Currently, thanks to Koutsoupias's efforts and expertise, Belmont's Jailhouse is the exclusive dealer for both Recluse and La Vida Habana brand cigars, two labels Koutsoupias had extensive experience dealing with in his earlier incarnation as a web-based cigar tailor.

Also on the third floor is a warm, wood-paneled pocket where a bar is fixed on actual cell bars. Fifty years ago, a female inmate here would have pondered a bad night of boozing it up, or the consequences of taking a swing at her philandering man in the heat of a Belmont night.

click to enlarge The Jailhouse humidor.
  • The Jailhouse humidor.

In addition to its top-shelf liquor selection and its high-end cigar arsenal, The Jailhouse offers classes in correct cigar consumption. There's a correct way to do these things, Koutsoupias says, and he is more than willing to show you which cigars will complement your meal, and how to enjoy them.

In the early days of The Jailhouse's renovation, Koutsoupias courted Matinata and Klepp relentlessly, lobbying hard for his gig. Matinata's smile betrays his respect for his manager, but he's not above giving Koutsoupias some good-natured ribbing.

"He hassled us for a few months," Matinata remembers with a laugh. "It felt like 10 years.

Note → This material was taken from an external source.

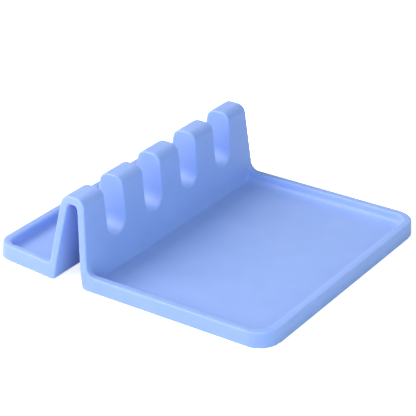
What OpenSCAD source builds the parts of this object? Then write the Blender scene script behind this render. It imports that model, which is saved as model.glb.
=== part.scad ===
// Spoon rest with four slots: one flexible moulding, kept here as three sections that meet face to face.
// Frame: millimetres, X along the ridge, Y from the front tray to the rear tray, Z up,
// origin on the table under the middle of the outline.

/* [Outline] */
// Width of the moulding, along the ridge
body_w = 190; // [170:1:230]
// Front edge to the foot of the ridge's front face
front_tray_l = 130.9; // [90:0.5:180]
// Depth of the ridge at table level, front face to rear face
ridge_l = 32.7; // [31:0.5:45]
// Foot of the ridge's rear face to the rear edge
rear_tray_l = 46.4; // [30:0.5:80]
// Radius of the two front corners, seen from above
front_corner_r = 15; // [9:0.5:30]
// Radius of the two rear corners, seen from above
rear_corner_r = 12; // [9:0.5:18]
// Angle by which each side runs in behind the ridge
rear_taper = 5.1; // [0:0.1:8]

/* [Trays] */
// Thickness of the tray floors
floor_t = 3.5; // [2:0.1:6]
// Height of the rims above the table
rim_h = 10.3; // [8:0.1:16]
// Width of the rims
rim_t = 5.5; // [3:0.1:8]
// Inner radius of the rim at the two front corners
front_inner_r = 9.5; // [5:0.5:24]
// Inner radius of the rim at the two rear corners
rear_inner_r = 4; // [3.5:0.5:12]

/* [Ridge] */
// Height of the crown above the table
ridge_h = 59.7; // [50:0.1:64]
// Wall of the ridge and of the slot troughs
wall_t = 5.4; // [3:0.1:6]
// Lean of the front face
front_lean = 4.9; // [2:0.1:6]
// Lean of the rear face
rear_lean = 10.4; // [5:0.1:11]
// Lean of the two end faces above the foot fillets
end_lean = 5.6; // [0:0.1:8]
// Radius of the crown's two shoulders
crown_r = 6.5; // [3:0.1:7]
// Radius of the hollow's roof corners
roof_r = 3; // [1:0.1:4]
// Fillet between the front face and the tops of the rims
front_foot_r = 6; // [2:0.1:6.5]
// Fillet between the front face and the floor of the front tray
floor_foot_r = 2.5; // [1:0.1:6]
// Fillet between the rear face and the rear tray
rear_foot_r = 3; // [1:0.1:5]

/* [Slots] */
// Number of slots for handles
slot_n = 4; // [2:1:4]
// Distance from slot to slot
slot_pitch = 40.3; // [36:0.1:44]
// Depth of a slot below the crown
slot_d = 34.7; // [25:0.1:38]
// Radius of the round bottom of a slot
slot_r = 8.9; // [6:0.1:10]
// Flare of each slot wall
slot_flare = 0.9; // [0:0.1:3]

/* [Hidden] */
$fn = 96;
rubber_blue = [0.62, 0.72, 0.95];

// Overrun of every cut past the face that it leaves
over = 2;

// How far a leaning face is sunk into the round that it runs into, so that the two cross cleanly
sink = 0.01;

// Largest share of the room under a roof that its two shoulder radii may take
shoulder_share = 0.98;

// Levels along Y, from the front edge to the rear edge
front_y = -(front_tray_l + ridge_l + rear_tray_l) / 2;
ridge_y0 = front_y + front_tray_l;
ridge_y1 = ridge_y0 + ridge_l;
rear_y = ridge_y1 + rear_tray_l;

// Inner lines of the ridge's two legs at table level
hollow_y0 = ridge_y0 + wall_t / cos(front_lean);
hollow_y1 = ridge_y1 - wall_t / cos(rear_lean);
hollow_h = ridge_h - wall_t;

// Middle of the ridge, and the place where the straight sides start to taper
mid_y = (ridge_y0 + ridge_y1) / 2;
taper_y = hollow_y1;
half_w = body_w / 2;

// Height from which the two end faces lean in
end_z = rim_h + rear_foot_r;

// Face of the ridge at a height, front and rear
function face_y0(z) = ridge_y0 + z * tan(front_lean);
function face_y1(z) = ridge_y1 - z * tan(rear_lean);

// Planes where the sections meet, just past the foot fillets on the tray floors
joint_y0 = face_y0(floor_t) - front_foot_r - floor_t;
joint_y1 = face_y1(floor_t) + rear_foot_r + floor_t;

// Slots in a row, centred on the moulding
slot_x = [for (i = [0:slot_n - 1]) (i - (slot_n - 1) / 2) * slot_pitch];
slot_arc_z = ridge_h - slot_d + slot_r;

// Section in the Y, Z plane run along X between two stations
module run_x(x0, x1) {
    translate([x0, 0, 0])
        multmatrix([[0, 0, 1, 0], [1, 0, 0, 0], [0, 1, 0, 0], [0, 0, 0, 1]])
            linear_extrude(x1 - x0)
                children();
}

// Section in the X, Z plane run along Y between two stations
module run_y(y0, y1) {
    translate([0, y1, 0])
        rotate([90, 0, 0])
            linear_extrude(y1 - y0)
                children();
}

// Arch of two leaning legs under a flat roof with round shoulders, from its base up
module arch(y0, y1, base, h, shoulder_r) {
    lean = tan(front_lean) + tan(rear_lean);
    round_limit = (y1 - y0 - h * lean) / (1 / cos(front_lean) + 1 / cos(rear_lean) - lean);
    r = min(shoulder_r, round_limit * shoulder_share);
    arc_z = h - r;
    c0 = y0 + arc_z * tan(front_lean) + r / cos(front_lean);
    c1 = y1 - arc_z * tan(rear_lean) - r / cos(rear_lean);
    polygon([
        [y0 + base * tan(front_lean), base],
        [c0 - (r - sink) * cos(front_lean), arc_z + (r - sink) * sin(front_lean)],
        [c0, h],
        [c1, h],
        [c1 + (r - sink) * cos(rear_lean), arc_z + (r - sink) * sin(rear_lean)],
        [y1 - base * tan(rear_lean), base]
    ]);
    translate([c0, arc_z])
        circle(r);
    translate([c1, arc_z])
        circle(r);
}

// Concave fillet between a level surface and the ridge's front face
module front_foot(level, r) {
    cz = level + r - sink;
    cy = face_y0(cz) - (r - sink) / cos(front_lean);
    difference() {
        polygon([
            [cy, level - floor_t / 2],
            [face_y0(0) + wall_t / 2, level - floor_t / 2],
            [face_y0(0) + wall_t / 2, cz - r * sin(front_lean)],
            [cy + r * cos(front_lean), cz - r * sin(front_lean)]
        ]);
        translate([cy, cz])
            circle(r);
    }
}

// Concave fillet between a level surface and the ridge's rear face
module rear_foot(level) {
    r = rear_foot_r;
    cz = level + r - sink;
    cy = face_y1(cz) + (r - sink) / cos(rear_lean);
    difference() {
        polygon([
            [cy, level - floor_t / 2],
            [face_y1(cz) - wall_t / 2, level - floor_t / 2],
            [face_y1(cz) - wall_t / 2, cz - r * sin(rear_lean)],
            [cy - r * cos(rear_lean), cz - r * sin(rear_lean)]
        ]);
        translate([cy, cz])
            circle(r);
    }
}

// Slot outline in the X, Z plane: round bottom, flared walls, open top
module slot_outline(r) {
    top_z = ridge_h + over;
    foot_x = (r - sink) * cos(slot_flare);
    foot_z = slot_arc_z - (r - sink) * sin(slot_flare);
    top_x = foot_x + (top_z - foot_z) * tan(slot_flare);
    translate([0, slot_arc_z])
        circle(r);
    polygon([[-foot_x, foot_z], [foot_x, foot_z], [top_x, top_z], [-top_x, top_z]]);
}

// Plan from its wide edge on the X axis to a far edge with two round corners
module round_end(length, half, taper, r) {
    y = length - r;
    x = half - y * tan(taper) - r / cos(taper);
    side = [x + (r - sink) * cos(taper), y + (r - sink) * sin(taper)];
    polygon([[half, 0], side, [x, length], [-x, length], [-side[0], side[1]], [-half, 0]]);
    for (s = [-1, 1])
        translate([s * x, y])
            circle(r);
}

// Outline seen from above: straight sides to the ridge's rear leg, then tapered
module body_outline() {
    translate([0, taper_y]) {
        mirror([0, 1])
            round_end(taper_y - front_y, half_w, 0, front_corner_r);
        round_end(rear_y - taper_y, half_w, rear_taper, rear_corner_r);
    }
}

// Plan of the two trays inside their rims, which run on to the middle of the ridge
module tray_plan() {
    rear_half = half_w + (taper_y - mid_y) * tan(rear_taper) - rim_t / cos(rear_taper);
    translate([0, mid_y]) {
        mirror([0, 1])
            round_end(mid_y - front_y - rim_t, half_w - rim_t, 0, front_inner_r);
        round_end(rear_y - rim_t - mid_y, rear_half, rear_taper, rear_inner_r);
    }
}

// Slab with the two trays sunk into it, before its sides are trimmed
module tray_slab() {
    difference() {
        translate([-half_w - over, front_y - over, 0])
            cube([body_w + 2 * over, rear_y - front_y + 2 * over, rim_h]);
        translate([0, 0, floor_t])
            linear_extrude(rim_h - floor_t + over)
                tray_plan();
    }
}

// Solid core of the ridge with its foot fillets on the tray floors
module ridge_core() {
    run_x(-half_w - over, half_w + over) {
        arch(ridge_y0, ridge_y1, 0, ridge_h, crown_r);
        front_foot(floor_t, floor_foot_r);
        rear_foot(floor_t);
    }
}

// Foot fillets where the rims run up to the ridge
module rim_feet() {
    difference() {
        run_x(-half_w - over, half_w + over) {
            front_foot(rim_h, front_foot_r);
            rear_foot(rim_h);
        }
        linear_extrude(ridge_h)
            tray_plan();
    }
}

// Trims the moulding to its outline and to the two leaning ends
module trim_sides() {
    base_x = half_w + end_z * tan(end_lean);
    crown_x = half_w - (ridge_h - end_z) * tan(end_lean);
    intersection() {
        children();
        linear_extrude(ridge_h)
            body_outline();
        run_y(front_y, rear_y)
            polygon([[-base_x, 0], [base_x, 0], [crown_x, ridge_h], [-crown_x, ridge_h]]);
    }
}

// Tunnel under the ridge, which rises into the teeth and passes under the slot troughs
module hollow() {
    difference() {
        run_x(-half_w - over, half_w + over)
            arch(hollow_y0, hollow_y1, -over, hollow_h, roof_r);
        for (x = slot_x)
            translate([x, 0, 0])
                run_y(ridge_y0 - over, ridge_y1 + over)
                    slot_outline(slot_r + wall_t);
    }
}

// Slice of the trimmed moulding between two planes across it
module slice(y0, y1) {
    intersection() {
        trim_sides()
            children();
        translate([-half_w - over, y0, 0])
            cube([body_w + 2 * over, y1 - y0, ridge_h]);
    }
}

// Front tray, which catches the drips of the spoon heads
module drip_tray() {
    color(rubber_blue)
        slice(front_y - over, joint_y0)
            tray_slab();
}

// Hollow ridge whose slots hold the handles
module slotted_ridge() {
    color(rubber_blue)
        slice(joint_y0, joint_y1)
            difference() {
                union() {
                    tray_slab();
                    ridge_core();
                    rim_feet();
                }
                hollow();
                for (x = slot_x)
                    translate([x, 0, 0])
                        run_y(ridge_y0 - over, ridge_y1 + over)
                            slot_outline(slot_r);
            }
}

// Small tray behind the ridge
module rear_tray() {
    color(rubber_blue)
        slice(joint_y1, rear_y + over)
            tray_slab();
}

drip_tray();
slotted_ridge();
rear_tray();
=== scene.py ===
from math import cos, radians, sin, tan

import bpy
from mathutils import Matrix, Vector


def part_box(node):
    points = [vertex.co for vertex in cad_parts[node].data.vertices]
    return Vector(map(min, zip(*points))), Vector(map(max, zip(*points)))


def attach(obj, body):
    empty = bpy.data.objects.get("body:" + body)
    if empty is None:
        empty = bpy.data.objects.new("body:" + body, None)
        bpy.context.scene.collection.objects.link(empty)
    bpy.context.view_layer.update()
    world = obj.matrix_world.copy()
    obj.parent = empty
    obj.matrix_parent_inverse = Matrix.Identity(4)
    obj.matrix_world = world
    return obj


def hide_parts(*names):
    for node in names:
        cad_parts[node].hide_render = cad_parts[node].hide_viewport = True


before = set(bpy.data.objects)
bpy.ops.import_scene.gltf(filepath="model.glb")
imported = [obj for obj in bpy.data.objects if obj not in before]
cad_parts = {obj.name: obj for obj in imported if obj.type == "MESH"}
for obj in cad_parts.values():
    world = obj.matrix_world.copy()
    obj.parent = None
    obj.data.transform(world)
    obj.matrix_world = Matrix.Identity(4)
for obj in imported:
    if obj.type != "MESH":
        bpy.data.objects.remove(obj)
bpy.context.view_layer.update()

# The moulding: one shell of light blue silicone, pressed in one piece and pulled out of its mould,
# with rims, tray floors and hollow ridge in one skin and every edge softly rounded.
# It is built whole here, so that its curves run on across the three sections cut from it below.

mm = 0.001
half_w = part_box("drip_tray")[1].x
front_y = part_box("drip_tray")[0].y
rear_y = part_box("rear_tray")[1].y
rim_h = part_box("drip_tray")[1].z
crown_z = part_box("slotted_ridge")[1].z
floor_z = 3.5 * mm
wall_t = 5.4 * mm

# How far a block runs past the part of the moulding that it cuts or keeps.
spare = 3 * mm

ridge_front_y = 25.9 * mm
ridge_rear_y = 58.6 * mm
front_lean = 4.9
rear_lean = 10.4
hollow_front_y = ridge_front_y + wall_t / cos(radians(front_lean))
hollow_rear_y = ridge_rear_y - wall_t / cos(radians(rear_lean))


def only(piece):
    """Selects one object and makes it the active one."""
    bpy.ops.object.select_all(action="DESELECT")
    piece.select_set(True)
    bpy.context.view_layer.objects.active = piece


def block(name, half_x, y0, y1, z0, z1):
    """A box centred on X between two stations and two levels."""
    bpy.ops.object.select_all(action="DESELECT")
    bpy.ops.mesh.primitive_cube_add(size=1, location=(0, (y0 + y1) / 2, (z0 + z1) / 2))
    piece = bpy.context.object
    piece.name = name
    piece.scale = (2 * half_x, y1 - y0, z1 - z0)
    bpy.ops.object.transform_apply(location=True, rotation=False, scale=True)
    return piece


def pick_points(piece, test):
    """Opens a piece in edit mode with the points that pass the test selected."""
    only(piece)
    bpy.ops.object.mode_set(mode="EDIT")
    bpy.ops.mesh.select_mode(type="VERT")
    bpy.ops.mesh.select_all(action="DESELECT")
    bpy.ops.object.mode_set(mode="OBJECT")
    for v in piece.data.vertices:
        v.select = test(v.co)
    bpy.ops.object.mode_set(mode="EDIT")


def slide(piece, test, step):
    """Moves the points that pass the test."""
    pick_points(piece, test)
    bpy.ops.transform.translate(value=step)
    bpy.ops.object.mode_set(mode="OBJECT")


def narrow(piece, test, factors, centre):
    """Draws the points that pass the test in towards a centre."""
    pick_points(piece, test)
    bpy.ops.transform.resize(value=factors, center_override=centre)
    bpy.ops.object.mode_set(mode="OBJECT")


def score(piece, place, normal):
    """Adds a ring of edges where a plane crosses the piece."""
    pick_points(piece, lambda p: True)
    bpy.ops.mesh.bisect(plane_co=place, plane_no=normal)
    bpy.ops.object.mode_set(mode="OBJECT")


def round_edges(piece, test, radius, angle=90, segments=12):
    """Rounds the edges between two faces at an angle, where both ends of the edge pass the test."""
    only(piece)
    bpy.ops.object.mode_set(mode="EDIT")
    bpy.ops.mesh.select_mode(type="EDGE")
    bpy.ops.mesh.select_all(action="DESELECT")
    bpy.ops.object.mode_set(mode="OBJECT")
    points = piece.data.vertices
    for e in piece.data.edges:
        e.select = test(points[e.vertices[0]].co, points[e.vertices[1]].co)
    bpy.ops.object.mode_set(mode="EDIT")
    bpy.ops.mesh.bevel(
        offset=radius / tan(radians(angle / 2)), segments=segments, profile=0.5, affect="EDGES"
    )
    bpy.ops.object.mode_set(mode="OBJECT")


def level(value, target):
    """True where a coordinate lies at a target."""
    return abs(value - target) < 0.05 * mm


def rises(a, b):
    """True for an edge that climbs from one level to another."""
    return abs(a.z - b.z) > mm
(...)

"We finally had a sit-down with him. It was pretty obvious right away that he knew what he was talking about. I said to Matthew, 'Let's give him a shot and see what happens."

It turned out to be the perfect choice. The three men, all 32, clearly work well together. Klepp, as head chef, has created a host of signature cocktails that you can only find at The Jailhouse. The selection ranges from his take on the classic Sazerac, to what he refers to as "The Final Whack," a variation on the martini made with Knob Creek Batch Bourbon, Creme de Cacao and Sambuca & Peychaud's bitters.

It was a challenge for Klepp to come up with a menu that could be served to The Jailhouse's small-town clientele.

"The idea was to create a small-bites menu that was something different than the usual appetizers served at the Steakhouse — more a tapas kind of deal," he says. Klepp, who created all of the Jailhouse's dishes, says his favorite is the coffee-encrusted pork belly served with collard greens, a triumph of his southern-smalltown-meets-high-end vision for The Jailhouse.

The Jailhouse is only one piece of an ever-widening web of development that town leaders hope will turn Belmont into the next must-see neighborhood in the Charlotte area's shifting urban landscape.

With another brewery and several new stores on the horizon, the once sleepy town is slowly waking up to the realities of new-century city living. The long-defunct trolley system may even come back, connecting Belmont Abbey College to its parent hamlet.

Belmont could finally see some honest-to-goodness college-town action.

"Once the trolley is running," observes Dick Cromlish, a lifelong resident and member of Belmont's Montcoss Chamber of Commerce. "The students will be up in here all the time. It's going to change everything."

With its ever-expanding choices of high-end liquors and cigars, Belmont's Jailhouse is ready to make its mark.

The lounge is a prime example of the 21st century's push to turn old memories into new stories, and invigorate empty spaces with dazzling bursts of youthful optimism and can-do millennial energy.

"We're anticipating the evolving tastes and wants of our customers, who are becoming more and more informed and discerning," Matinata says. "We wanted a fresh approach, a chance to anticipate the changes coming and be a part of that change."